Email and Social Media
Social media and email are key tools for small-business management, until you find yourself immersed in cat-in-a-box video clips. It’s easy to justify time spent on social media as “marketing,” but how do you keep yourself on track in a world full of click bait? These tips can help keep you and your team focused in the digital world.
- Set limits. Jennifer Nelson of Pumpkin Pie only checks her email three times each day. Mary Beth McIntire tries to quit checking email after 8 p.m. “It’s usually more like 9,” she admits. “I’m not always 100 percent, but it’s better than if I didn’t try.”
- Train the staff. Establish team discipline by setting company-wide expectations for digital use. Jill McBride of Forza Marketing requires all new hires to read The Hamster Revolution: How to Manage Your Email Before It Manages You. The key is to create a common structure and, more importantly, to stick to it.
- Have a plan. McIntire relies on overall business goals to guide her social media browsing.
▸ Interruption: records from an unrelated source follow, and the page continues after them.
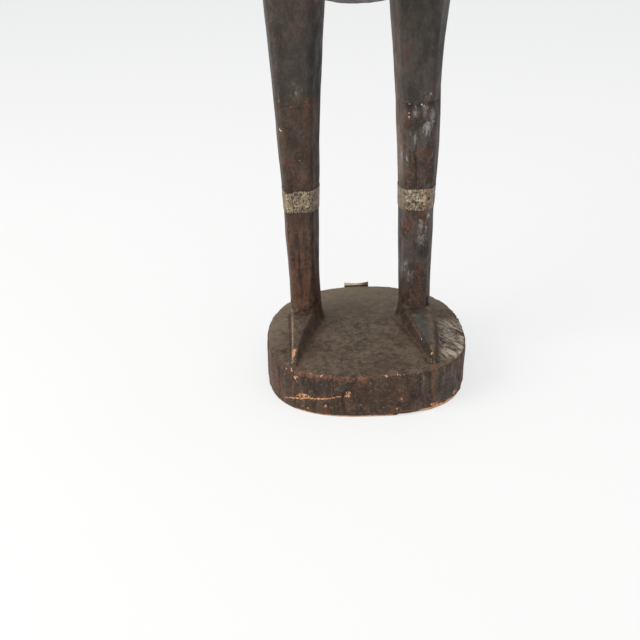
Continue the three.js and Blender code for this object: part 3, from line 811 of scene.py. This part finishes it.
def leg_strip(name, side, bottom, tree, seed):
    """A strip wrapped once round a leg and over its own end."""
    # The angle it starts at and how far it goes over its own end, the angles between which its
    # face is bright and outside which its sides get painted shade, how much its end is cut short,
    # and how deep it is stamped.
    left = side < 0
    start, overlap = (232, 0.04) if left else (305, 0.06)
    first, last = (227, 301) if left else (235, 290)
    short, sunk = (2.9, 0.28) if left else (0.8, 0.4)

    def place(u, v):
        turn = start + u * 360 * (1 + overlap)
        wave = 0.5 * noise(np.stack([u * 200, 0 * u], 1), 22, seed)
        cut = np.maximum(1 - smooth(u, overlap, overlap + 0.01), smooth(u, 0.95, 0.965))
        z = bottom + v * (STRIP_HEIGHT - short * cut) + wave * (0.4 + 0.6 * v)
        outer = np.empty((len(u), 3))
        out = np.empty((len(u), 3))
        for i, (angle, level) in enumerate(zip(np.radians(turn), z)):
            way = Vector((math.cos(angle), math.sin(angle), 0))
            centre = Vector((side * LEG_X, LEG_Y, level)) * MM
            hit = tree.ray_cast(centre + way * (BESIDE * MM), -way)[0]
            outer[i] = np.array(hit) / MM
            out[i] = way
        angle = turn % 360
        run, rise = u * STRIP_RUN, v * STRIP_HEIGHT
        flat = np.stack([run, rise], 1)
        faces = smooth(angle, first - 3, first + 5) * (1 - smooth(angle, last - 4, last + 4))
        stamp = stamped(run, rise, STRIP_HEIGHT, seed) * (0.55 + 0.45 * faces)
        lift = 0.75 + 0.8 * smooth(u, 0.95, 0.98)
        lift = lift + 0.22 * rough(flat, 12, seed + 6) - sunk * stamp
        # dull: painted shade on the sides of the strip that turn from the light.
        masks = {"stamp": stamp, "dull": 1 - faces}
        if not left:
            # A painted glint down the strip's face, and gold round the nail.
            glint = np.exp(-(((angle - 290.5) / 2.2) ** 2))
            masks["gold_and_glint"] = glint + 0.4 * np.exp(-(((angle - 304) / 9) ** 2))
            away = np.linalg.norm(outer - NAIL, axis=1)
            masks["nail"] = smooth(-away, -3.2, -2.4)
            # Painted highlights: a sparkle on the flat ground of the strip's face.
            sparkle = smooth(noise(flat, 2.2, seed + 9), 0.1, 0.5)
            masks["painted_highlight"] = 0.3 * faces * (1 - stamp) * sparkle
            lift = lift + 0.6 * np.clip(1 - (away / 3.1) ** 2, 0, 1) ** 0.5
        return outer + out * lift[:, None], out, masks

    return strip_mesh(name, STRIP_GRID, place, STRIP_THICK)


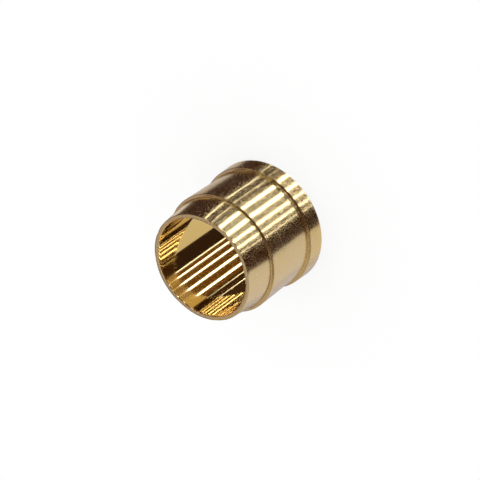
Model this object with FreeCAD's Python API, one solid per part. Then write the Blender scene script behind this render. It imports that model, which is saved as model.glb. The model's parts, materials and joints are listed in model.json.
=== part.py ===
# Compression olive: a brass sleeve turned in one piece, with a plain bore and two shoulders outside.
# Millimetres. The origin is the centre of the back face, on which the olive stands, and +Z runs
# along the bore towards the thin nose. The outside grows in two steps from the nose to the collar.

import FreeCAD
import Part

import math
import os

# The pipe that the olive grips, and the play around it
pipe_diameter = 15.0
pipe_play = 0.05  # on the radius

# Lengths along the axis, from the back face to the nose
collar_length = 2.65
middle_length = 8.6
nose_length = 4.75

# Wall at the nose, then the rises and falls of the outside, on the radius
tip_wall = 0.65
nose_rise = 0.48  # the nose is a slim cone
nose_shoulder = 0.46
middle_fall = 0.16  # the middle tapers slightly towards the collar
collar_shoulder = 0.48
collar_rise = 0.08

# Edges: each is broken with a small round, and each inside corner keeps the tool's nose radius
tip_outer_round = 0.12
tip_inner_round = 0.14
middle_front_round = 0.08
collar_front_round = 0.10
collar_back_round = 0.15
bore_back_round = 0.20
tool_nose_radius = 0.12

bore_radius = pipe_diameter / 2 + pipe_play
tip_radius = bore_radius + tip_wall
nose_root_radius = tip_radius + nose_rise
middle_front_radius = nose_root_radius + nose_shoulder
middle_back_radius = middle_front_radius - middle_fall
collar_front_radius = middle_back_radius + collar_shoulder
collar_back_radius = collar_front_radius + collar_rise

shoulder_z = collar_length + middle_length
nose_z = shoulder_z + nose_length

# Corners of the half section, anticlockwise from the back of the bore: radius, height, rounding
section_corners = [
    (bore_radius, 0, bore_back_round),
    (collar_back_radius, 0, collar_back_round),
    (collar_front_radius, collar_length, collar_front_round),
    (middle_back_radius, collar_length, tool_nose_radius),
    (middle_front_radius, shoulder_z, middle_front_round),
    (nose_root_radius, shoulder_z, tool_nose_radius),
    (tip_radius, nose_z, tip_outer_round),
    (bore_radius, nose_z, tip_inner_round),
]


def rounded_corner(before, corner, after, radius):
    """An arc that rounds the corner, as its start, middle and end."""
    back = (before - corner).normalize()
    ahead = (after - corner).normalize()
    half_angle = back.getAngle(ahead) / 2
    tangent_length = radius / math.tan(half_angle)
    bisector = (back + ahead).normalize()
    arc_distance = radius / math.sin(half_angle) - radius
    return corner + back * tangent_length, corner + bisector * arc_distance, corner + ahead * tangent_length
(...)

Although McIntire scans a lot of material about nonprofit management, she only keeps reading or takes action if it is within one of the organization’s focus areas.
Business owners bring a high level of passion to their work, but that passion often means that everything else comes second. “They tend to work far too many hours at the expense of personal time and family time,” says productivity expert Laura Stack. “But time for health, for volunteering, community work, whatever gives you joy will recharge your batteries and give you the energy to devote to work.”
And that is when the magic happens—when business owners map out strategic visions, find creative insights and dream up new product or service ideas.